When Graph Memory Is Worth It

Graph index memory is often worth it when:

  • queries must be very fast
  • high recall matters
  • the system has high query throughput
  • the dataset can fit in available memory
  • the workload benefits from graph traversal
  • latency is more important than minimizing RAM cost

When Other ANN Indexes May Be Better

Other ANN indexes may be better when:

  • RAM is the primary cost constraint
  • the dataset is too large for an in-memory graph
  • slightly higher latency is acceptable
  • compression is required for feasibility
  • the workload is mostly small per-tenant collections
  • cluster-based partitioning fits the data well

What to Measure

When comparing memory use across ANN indexes, measure:

  • index memory at rest
  • memory during build or import
  • memory under concurrent query load
  • p95 and p99 latency
  • recall at the target k
  • index build time
  • update and delete overhead
  • memory after compression

Memory numbers alone are not enough.
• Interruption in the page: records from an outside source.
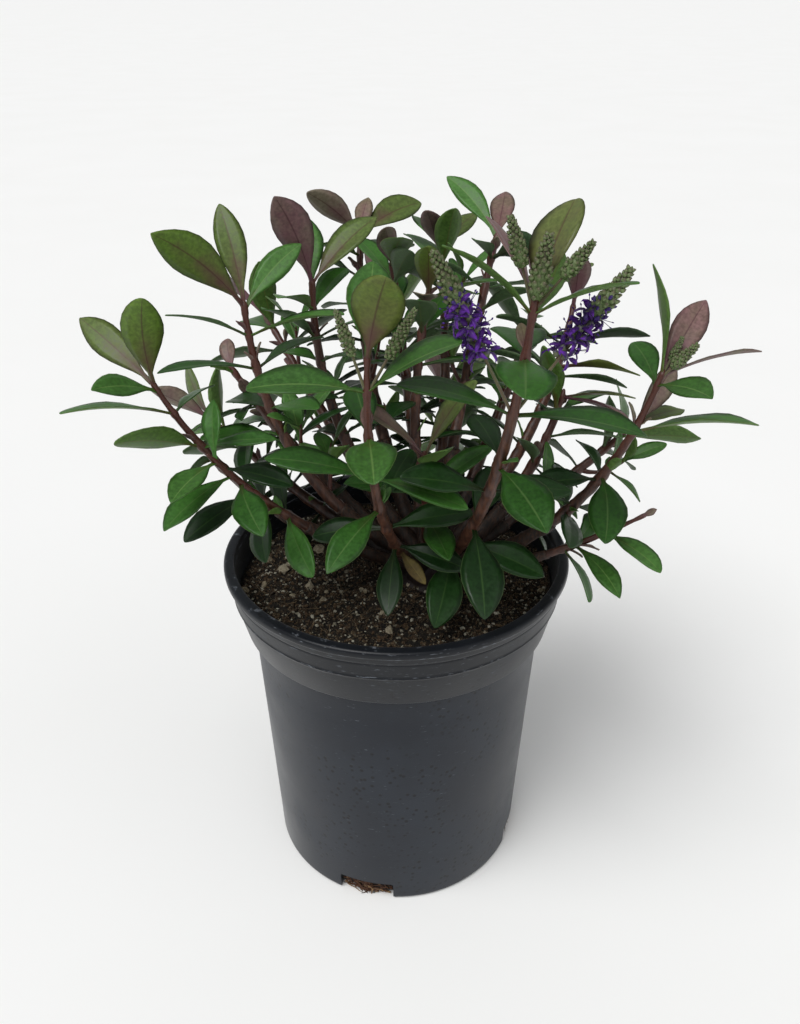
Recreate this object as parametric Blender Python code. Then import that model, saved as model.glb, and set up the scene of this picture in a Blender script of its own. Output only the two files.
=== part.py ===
"""Hebe shrub in its nursery pot, in metres, +Z up, +X to the right and -Y to the front.

The origin is the centre of the pot's flat underside. Stems rise from one short trunk in the
soil. The lower, bare stretch of each stem is a bough. Its upper stretch is a mass of foliage:
the stem with its pairs of leaves, side twigs and flower spikes, fused into one closed solid.
Every bearing is in degrees about the stem: 0 points right, 90 to the back.
"""
import math
import random
from typing import NamedTuple

import bmesh
import bpy
import numpy as np
from mathutils.bvhtree import BVHTree

MM = 0.001
UP = np.array([0.0, 0.0, 1.0])
RIGHT = np.array([1.0, 0.0, 0.0])
CLEARANCE = 0.3 * MM
SMOOTH_ANGLE = 40.0

# Pot
POT_HEIGHT = 173 * MM
LIP_RADIUS = 82.5 * MM
LIP_DEPTH = 4 * MM
LIP_FLAT = 5 * MM
LIP_OVERHANG = 1.5 * MM
COLLAR_DEPTH = 34.6 * MM
COLLAR_RADIUS = 74.5 * MM
RIDGE_DEPTH = 16.5 * MM
RIDGE_OUT = 0.8 * MM
BODY_TOP_RADIUS = 70.7 * MM
BASE_RADIUS = 64.7 * MM
WALL = 2.0 * MM
FLOOR = 2.4 * MM
POT_SIDES = 36
NOTCH_COUNT = 4
NOTCH_BEARING = 256.0
NOTCH_WIDTH = 28 * MM
NOTCH_HEIGHT = 11 * MM
NOTCH_REACH = 7 * MM

# Soil
SOIL_LEVEL = 158 * MM
SOIL_DOME = 2 * MM
SOIL_FLAT = 45 * MM

# Trunk
TRUNK_X = 16 * MM
TRUNK_Y = -3 * MM
TRUNK_FLARE = 15 * MM
FLARE_HEIGHT = 2.5 * MM
TRUNK_RADIUS = 12.5 * MM
TRUNK_MIDDLE = np.array([TRUNK_X, TRUNK_Y, SOIL_LEVEL + FLARE_HEIGHT])
TRUNK_SIDES = 16
TRUNK_RINGS = 6
FOOT_SPREAD_DEG = 22.0
FOOT_LOWEST_DEG = 16.0
FOOT_ROUNDS = 200
FOOT_EASE = 0.5
BARE_BELOW = 9 * MM
LEAST_BOUGH = 18 * MM

# Stems
CURVE_POINTS = 121
BOUGH_FOOT_RADIUS = 2.2 * MM
STEM_RADIUS = 2.0 * MM
TIP_RADIUS = 1.0 * MM
TWIG_RADIUS = 0.9 * MM
BUD = 3 * MM
STEM_SIDES = 5
BOUGH_SIDES = 6
TWIG_SIDES = 4
RING_STEP = 22 * MM
SIDE_TWIG = 22 * MM
TWIG_OPENING = 50.0
TWIG_RISE = 0.7
TWIG_LEAF = 0.6
TWIG_CHANCE = 0.2
TWIG_RANK = 3
# Length below the tip in mm, bearing and opening of each leaf on a side twig
TWIG_LEAVES = ((0, 20, 30), (0, 200, 30), (8, 110, 55), (8, 290, 55))

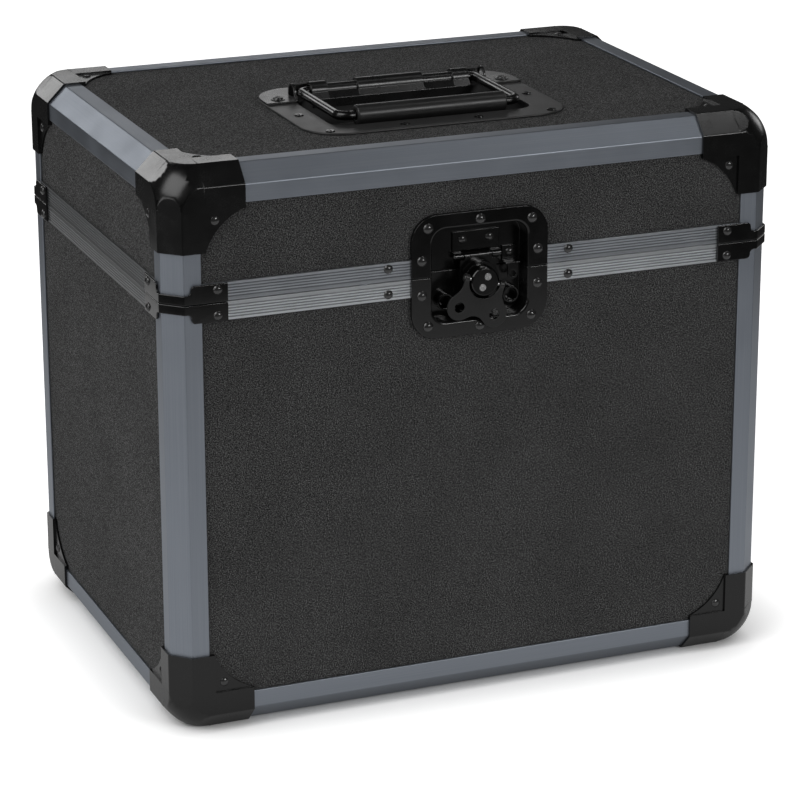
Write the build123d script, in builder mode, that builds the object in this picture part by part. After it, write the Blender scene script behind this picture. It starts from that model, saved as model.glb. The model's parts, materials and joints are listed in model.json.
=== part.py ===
import os

from build123d import *
from math import cos, radians, sin, sqrt, tan

os.makedirs("parts", exist_ok=True)

# Record carrying case with a hinged lid, a butterfly latch and a sprung top handle.
# Millimetres, +Z up, origin on the floor under the middle of the case, front at -Y.

# ---------------------------------------------------------------- driving sizes
case_width = 400.0            # over the edge profiles
case_depth = 288.0
case_height = 356.0           # over the edge profiles, without the caps' skin
lid_height = 81.0             # of the case's height, above the seam
seam_gap = 0.4                # between lid and base when closed

panel_thickness = 6.0
panel_fit = 0.2               # end play of a panel in its slot
panel_clip = 4.0              # corners cut off under the ball corners

profile_wall = 1.5            # outer wall of the edge profiles
profile_inner_wall = 1.2
profile_reach = 22.0          # how far a profile covers each face
profile_inner_reach = 18.0
profile_bevel = 11.0          # leg of the flat bevel along each edge
slot_floor = 12.0             # bottom of the panel slots, from the outer faces

rim_height = 11.5             # closure rims each side of the seam
rim_wall = 1.5
rim_web = 1.5
tongue_height = 2.0
tongue_play = 0.7             # sideways play of the tongue in its groove
groove_depth = 2.6
rim_rib_count = 5             # shallow grooves along the face of each rim
rim_rib_pitch = 1.75
rim_plain = 2.2               # smooth band between the grooves and the seam
rim_rib_width = 0.8
rim_rib_depth = 0.3

cap_skin = 1.5                # sheet of the corner caps and straps
cap_arm = 50.0                # reach of each arm from the case's outer faces
cap_arm_width = 25.0
ball_center = 24.0            # centre of the ball corner, from the outer faces
ball_radius = 28.6            # outside of the ball
web_sag = 4.0                 # hollow of the curved edge of each web
web_rivet_inset = 31.0

strap_reach = 38.0            # of each strap along a face, from the corner
strap_bridge_start = 15.0     # the strap is full height beyond this
strap_bridge_height = 5.8
strap_shoulder = 2.6          # rounded corners of the step beside the bridge
strap_rivet_inset = 31.5
seam_rivet_offset = 8.0       # rivets of rims and straps, from the seam
rim_rivet_x = 59.6

rivet_radius = 3.0
rivet_height = 1.6
rivet_sides = 8
rivet_crown = 0.55            # flat middle of a domed head, as a share of its radius
web_rivet_height = 1.2        # lower, under the caps' skin
cut_over = 1.0                # cutting tools run this far past what they cut
touching = 0.01

# latch dish
dish_width = 90.0
dish_height = 78.0
dish_corner = 17.0
dish_opening_width = 63.0
dish_opening_height = 58.6
dish_opening_corner = 9.0
dish_sheet = 1.5
dish_pan_wall = 1.2
dish_depth = 11.0             # from the underside of the flange to the back plate
dish_lip = 1.8                # rounding from the flange into the pan
dish_play = 0.8               # between the pan and the cut-outs round it
dish_rivet_radius = 3.5
dish_rivet_height = 2.0
dish_rivet_side = (38.3, 11.0)
dish_rivet_corner = (34.3, 31.0)
dish_rivet_middle = 33.8

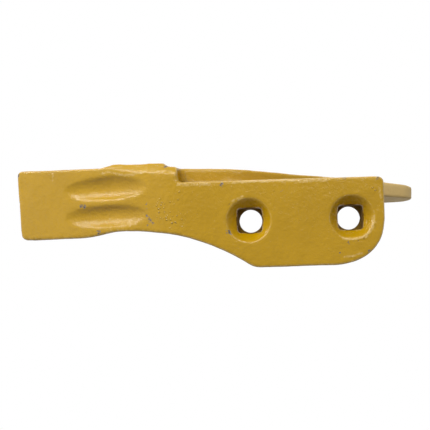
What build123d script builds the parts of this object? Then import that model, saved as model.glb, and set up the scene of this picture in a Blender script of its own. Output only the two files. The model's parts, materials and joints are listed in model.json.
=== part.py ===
from build123d import *
import math
import os

# Side tooth for the outer corner of a digging bucket: one steel casting, in millimetres.
# A strap with two countersunk bolt holes lies under the bucket's lip, a chisel nose
# reaches forward of it, and a swept wing runs up and back outside the side plate.
# X runs from the tip towards the heel of the strap, Y from the underside up through the
# seat, and Z from the inner edge to the outer side. The origin is on the seat, midway
# between the bolt holes. A reach is a distance from the origin along X, and a width is
# one along Z.

# Strap
strap_thickness = 22.0
strap_outer_width = 32.0
strap_inner_width = 38.0
heel_reach = 67.5
heel_inner_radius = 39.0
heel_outer_radius = 5.0
flare_reach = 38.0
flare_radius = 14.0

# Bolt holes, for countersunk bolts with a square neck
bolt_pitch = 82.0
head_diameter = 35.4
head_half_angle = 40.0
head_rim_radius = 0.8
neck_side = 20.0
neck_corner_radius = 2.0
neck_depth = 16.5
bolt_hole_diameter = 19.4

# Nose
shoulder_reach = 96.0
shoulder_height = 27.0
shoulder_fillet = 5.0
step_lean = 2.0
step_radius = 2.0
waist_reach = 140.0
waist_width = 5.4
blade_reach = 188.0
blade_inner_width = 10.4
tip_reach = 241.5
tip_skew = 2.5
tip_thickness = 9.0
tip_corner_radius = 4.5
nose_break_reach = 101.0
nose_rise_angle = 12.0
nose_break_radius = 120.0
nose_top_hollow = 2.0

# Outer side, one plane that the nose and the wing share, with a low pad on the nose
outer_width = 41.1
outer_toe_angle = 2.1
pad_start_reach = 164.0
pad_end_reach = 107.0
pad_height = 2.6
pad_ramp = 15.0
pad_radius = 12.0
bevel_start_reach = 170.0
bevel_full_reach = 115.0
bevel_width = 6.5
bevel_depth = 3.8

# Rounded edges of the nose and strap
edge_radius = 1.6

# Scallops along the underside of the nose
scallop_radius = 10.5
scallop_depth = 5.2
scallop_arc_radius = 150.0
scallop_reach = 160.0
scallop_pitch = 22.6
scallop_middle_width = 18.6
scallop_lip_radius = 3.0

# Wing
wing_thickness = 13.5
wing_start_depth = 9.0
wing_trail_angle = 27.0
wing_trail_blend = 60.0
wing_end_reach = 97.0
wing_end_height = 100.0
wing_end_radius = 30.0
wing_lead_angle = 36.0
wing_root_reach = 150.0
wing_root_height = 15.0
wing_edge_radius = 2.0
wing_corner_radius = 2.0
wing_foot_radius = 5.0


def outer_at(x):
    """Width of the outer side at a place along the part."""
    return outer_width - x * math.tan(math.radians(outer_toe_angle))


def underside_at(x):
    """Height of the underside at a place along the part, along its straight runs."""
    rise = (-nose_break_reach - x) * math.tan(math.radians(nose_rise_angle))
    return max(0.0, rise) - strap_thickness


def round_corner(face, x, y, radius):
    """Round the corner of a face that is nearest a place."""
    corner = face.vertices().sort_by_distance((x, y, 0))[0]
    return fillet(corner, radius)


def plan_face():
    """Outline square to the underside, with X across and Z upward on the page."""
    waist = (-waist_reach, -waist_width)
    flare = (-flare_reach, -strap_inner_width)
    blade = (-blade_reach, -blade_inner_width)
    turn = ((waist[0] + blade[0]) / 2, (waist[1] + blade[1]) / 2)
    tip_inner = (-tip_reach + tip_skew, -blade_inner_width)
    tip_outer = (-tip_reach, outer_at(-tip_reach))
    pad_front = -pad_start_reach + pad_ramp
    pad_back = -pad_end_reach - pad_height
    step_corner = -shoulder_reach - step_lean
    outline = Polyline(
        tip_inner,
        tip_outer,
        (-pad_start_reach, outer_at(-pad_start_reach)),
        (pad_front, outer_at(pad_front) + pad_height),
        (pad_back, outer_at(pad_back) + pad_height),
        (-pad_end_reach, outer_at(-pad_end_reach)),
        (step_corner, outer_at(step_corner)),
        (-shoulder_reach, strap_outer_width),
        (heel_reach, strap_outer_width),
        (heel_reach, -strap_inner_width),
        flare,
    )
    outline += TangentArc(waist, flare, tangent=(1, 0))
    outline += TangentArc(waist, turn, tangent=(-1, 0))
    outline += TangentArc(blade, turn, tangent=(1, 0))
    outline += Line(blade, tip_inner)
    face = make_face(outline)
    face = round_corner(face, heel_reach, -strap_inner_width, heel_inner_radius)
    face = round_corner(face, heel_reach, strap_outer_width, heel_outer_radius)
    face = round_corner(face, -flare_reach, -strap_inner_width, flare_radius)
    face = round_corner(face, -tip_reach, outer_at(-tip_reach), tip_corner_radius)
    face = round_corner(face, -tip_reach + tip_skew, -blade_inner_width, tip_corner_radius)
    face = round_corner(face, pad_front, outer_at(pad_front) + pad_height, pad_radius)
    face = round_corner(face, pad_back, outer_at(pad_back) + pad_height, step_radius)
    return round_corner(face, step_corner, outer_at(step_corner), step_radius)


def side_face():
    """Side profile of the nose and strap, with X across and Y upward on the page."""
    under = -strap_thickness
    tip_under = underside_at(-tip_reach)
    tip_top = tip_under + tip_thickness
    hollow_x = (-tip_reach - shoulder_reach) / 2
    hollow_y = (tip_top + shoulder_height) / 2 - nose_top_hollow
    shoulder_top = (-shoulder_reach, shoulder_height)
    outline = ThreePointArc((-tip_reach, tip_top), (hollow_x, hollow_y), shoulder_top)
    outline += Polyline(
        shoulder_top,
        (-shoulder_reach, 0),
        (heel_reach, 0),
        (heel_reach, under),
        (-nose_break_reach, under),
        (-tip_reach, tip_under),
        (-tip_reach, tip_top),
    )
    face = make_face(outline)
    face = round_corner(face, -nose_break_reach, under, nose_break_radius)
    return round_corner(face, -shoulder_reach, 0, shoulder_fillet)


def bevel_plane():
    """Plane of the bevel between the underside and the pad, facing out of the metal."""
    start = Vector(-bevel_start_reach, underside_at(-bevel_start_reach), outer_at(-bevel_start_reach))
    outer = Vector(-bevel_full_reach, underside_at(-bevel_full_reach), outer_at(-bevel_full_reach))
    inner = outer - Vector(0, 0, bevel_width)
    deeper = outer + Vector(0, bevel_depth, 0)
    normal = (inner - start).cross(deeper - start)
    if normal.Z < 0:
        normal = normal * -1
    return Plane(origin=start, x_dir=inner - start, z_dir=normal)


def blank():
    """Strap and nose in one: the plan outline cut to the side profile."""
    span = 2 * (strap_thickness + shoulder_height + tip_reach)
    plan = extrude(Plane.XZ * plan_face(), span, both=True)
    side = extrude(side_face(), span, both=True)
    return plan & side


def scallop(width):
    """Curved gouge along the nose, deepest at its middle."""
    tilt = math.radians(nose_rise_angle)
    inward = Vector(math.sin(tilt), math.cos(tilt), 0)
    middle = Vector(-scallop_reach, underside_at(-scallop_reach), width)
    centre = middle + inward * (scallop_depth - scallop_arc_radius)
    ring = Torus(scallop_arc_radius - scallop_radius, scallop_radius)
    return Pos(centre) * ring


def is_under(face):
    """Whether a face is part of the underside."""
    middle = face.center()
    return abs(middle.Y - underside_at(middle.X)) < edge_radius and face.normal_at().Y < -0.5


def rounded_blank():
    """The blank with its outline rounded on the underside and on top, and bevelled."""
    body = blank()
    under = [face for face in body.faces() if is_under(face)]
    shared = [edge for face in under for edge in face.edges()]
    body = fillet([edge for edge in shared if shared.count(edge) == 1], edge_radius)
    top = body.faces().sort_by(lambda face: face.center().Y)[-1]
    body = fillet(top.edges(), edge_radius)
    return split(body, bisect_by=bevel_plane(), keep=Keep.BOTTOM)


def scalloped(body):
    """Cut both scallops and round their lips."""
    for side in (-1, 1):
        body -= scallop(scallop_middle_width + side * scallop_pitch / 2)
    gouges = body.faces().filter_by(GeomType.TORUS).sort_by(SortBy.AREA)[-2:]
    return fillet(gouges.edges(), scallop_lip_radius)


def wing_face():
    """Side profile of the wing, drawn on the outer side with X across and Y upward."""
    trail = math.radians(wing_trail_angle)
    lead = math.radians(wing_lead_angle)
    centre = Vector(wing_end_reach, wing_end_height)
    trail_end = centre + Vector(math.sin(trail), -math.cos(trail)) * wing_end_radius
    lead_end = centre + Vector(-math.sin(lead), math.cos(lead)) * wing_end_radius
    mean = (trail + lead) / 2
    farthest = centre + Vector(math.cos(mean), math.sin(mean)) * wing_end_radius
    run = (trail_end.Y + wing_start_depth) / math.tan(trail)
    corner = Vector(trail_end.X - run, -wing_start_depth)
    start = Vector(-shoulder_reach - wing_thickness, -wing_start_depth)
    root = Vector(-wing_root_reach, wing_root_height)
    outline = Polyline(start, corner, trail_end)
    outline += ThreePointArc(trail_end, farthest, lead_end)
    outline += TangentArc(lead_end, root, tangent=(-math.cos(lead), -math.sin(lead)))
    outline += Line(root, start)
    face = make_face(outline)
    return round_corner(face, corner.X, corner.Y, wing_trail_blend)


def wing():
    """Swept wing flush with the outer side, its free edges rounded."""
    toe = math.radians(outer_toe_angle)
    across = Vector(math.sin(toe), 0, math.cos(toe))
    side = Plane(origin=(0, 0, outer_width), x_dir=(across.Z, 0, -across.X), z_dir=across)
    slab = extrude(side * wing_face(), -wing_thickness)
    free = [
        edge
        for edge in slab.edges()
        if abs(edge.tangent_at(0).dot(across)) < 0.5
        and edge.center().X > -shoulder_reach
    ]
    return fillet(free, wing_edge_radius)


def bolt_hole(x):
    """Countersink, square neck and round hole of one bolt."""
    under = -strap_thickness
    head_radius = head_diameter / 2
    head_depth = (head_radius - neck_side / 2) / math.tan(math.radians(head_half_angle))
    upward = Plane(origin=(x, under, 0), x_dir=(1, 0, 0), z_dir=(0, 1, 0))
    head = Cone(head_radius, neck_side / 2, head_depth, align=(Align.CENTER, Align.CENTER, Align.MIN))
    neck = extrude(RectangleRounded(neck_side, neck_side, neck_corner_radius), neck_depth)
    bore = extrude(Circle(bolt_hole_diameter / 2), 2 * strap_thickness)
    return upward * (head + neck + bore)


def joined(body):
    """Unite the wing with the nose and strap, with a radius where they meet."""
    body += wing()
    inner_width = outer_at(-shoulder_reach) - wing_thickness
    corners = [
        edge
        for edge in body.edges()
        if abs(edge.center().X + shoulder_reach) < 0.1
        and abs(edge.center().Z - inner_width) < 0.1
        and edge.length > shoulder_height / 2
    ]
    body = fillet(corners, wing_corner_radius)
    feet = [
        edge
        for edge in body.edges()
        if abs(edge.center().Y + wing_start_depth) < 0.1
        and abs(edge.center().X + shoulder_reach + step_lean / 2) < step_lean / 2
        and edge.center().Z > strap_outer_width
    ]
    return fillet(feet, wing_foot_radius)


def drilled(body):
    """Sink both bolt holes from the underside and ease the rims of their heads."""
    for side in (-1, 1):
        body -= bolt_hole(side * bolt_pitch / 2)
    circles = body.edges().filter_by(GeomType.CIRCLE)
    rims = [edge for edge in circles if abs(edge.radius - head_diameter / 2) < 0.01]
    return fillet(rims, head_rim_radius)


side_tooth = drilled(joined(scalloped(rounded_blank())))

os.makedirs("parts", exist_ok=True)
export_step(side_tooth, "parts/side_tooth.step")

box = side_tooth.bounding_box()
print("volume, cm3:", round(side_tooth.volume / 1000, 1))
print("lowest corner, mm:", [round(value, 2) for value in box.min])
print("highest corner, mm:", [round(value, 2) for value in box.max])
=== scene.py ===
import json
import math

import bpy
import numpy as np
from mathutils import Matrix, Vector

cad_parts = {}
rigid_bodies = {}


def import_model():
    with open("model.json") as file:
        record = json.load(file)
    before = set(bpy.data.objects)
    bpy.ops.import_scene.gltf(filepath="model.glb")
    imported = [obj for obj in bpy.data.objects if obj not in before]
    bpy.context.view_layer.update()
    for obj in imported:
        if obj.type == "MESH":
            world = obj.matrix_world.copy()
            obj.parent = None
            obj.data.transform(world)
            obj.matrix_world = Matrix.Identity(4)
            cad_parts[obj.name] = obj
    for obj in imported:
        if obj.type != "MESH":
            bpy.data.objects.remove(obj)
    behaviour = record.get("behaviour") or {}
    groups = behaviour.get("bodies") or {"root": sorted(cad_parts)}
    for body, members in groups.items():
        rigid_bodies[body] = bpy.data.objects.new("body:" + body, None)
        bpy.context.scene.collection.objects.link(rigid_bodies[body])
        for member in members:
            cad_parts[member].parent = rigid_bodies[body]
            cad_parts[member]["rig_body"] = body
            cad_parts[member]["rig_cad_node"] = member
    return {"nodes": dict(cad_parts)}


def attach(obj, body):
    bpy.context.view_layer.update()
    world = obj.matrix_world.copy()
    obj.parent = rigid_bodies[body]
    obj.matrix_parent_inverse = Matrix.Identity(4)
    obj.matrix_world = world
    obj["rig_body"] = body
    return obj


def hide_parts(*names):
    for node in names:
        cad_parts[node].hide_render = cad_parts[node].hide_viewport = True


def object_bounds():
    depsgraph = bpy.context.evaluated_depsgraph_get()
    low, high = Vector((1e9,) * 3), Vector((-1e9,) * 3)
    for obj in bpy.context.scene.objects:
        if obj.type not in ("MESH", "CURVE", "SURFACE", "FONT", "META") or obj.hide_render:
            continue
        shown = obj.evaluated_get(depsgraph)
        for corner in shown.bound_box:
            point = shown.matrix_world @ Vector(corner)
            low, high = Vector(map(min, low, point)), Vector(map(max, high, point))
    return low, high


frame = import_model()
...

The useful comparison is memory at the recall and latency target you actually need.

Common Misunderstandings

Common misunderstandings include:

  • thinking graph memory is only vector memory
  • forgetting that edges scale with vector count
  • assuming compression removes all graph overhead
  • comparing memory without equal recall targets
  • ignoring build-time memory peaks
  • choosing the lowest-memory index without checking latency

Summary

Graph indexes often use more memory than other ANN index types because they store neighbor links in addition to vectors. That memory enables fast graph traversal, high recall, and low latency on large vector collections.

Flat indexes avoid graph overhead but scan more data. Cluster-based and disk-backed indexes can reduce RAM by searching selected partitions or keeping only routing structures in memory. Compression reduces vector memory but may leave graph edge memory intact. The best index is the one that meets your recall and latency targets within your memory budget.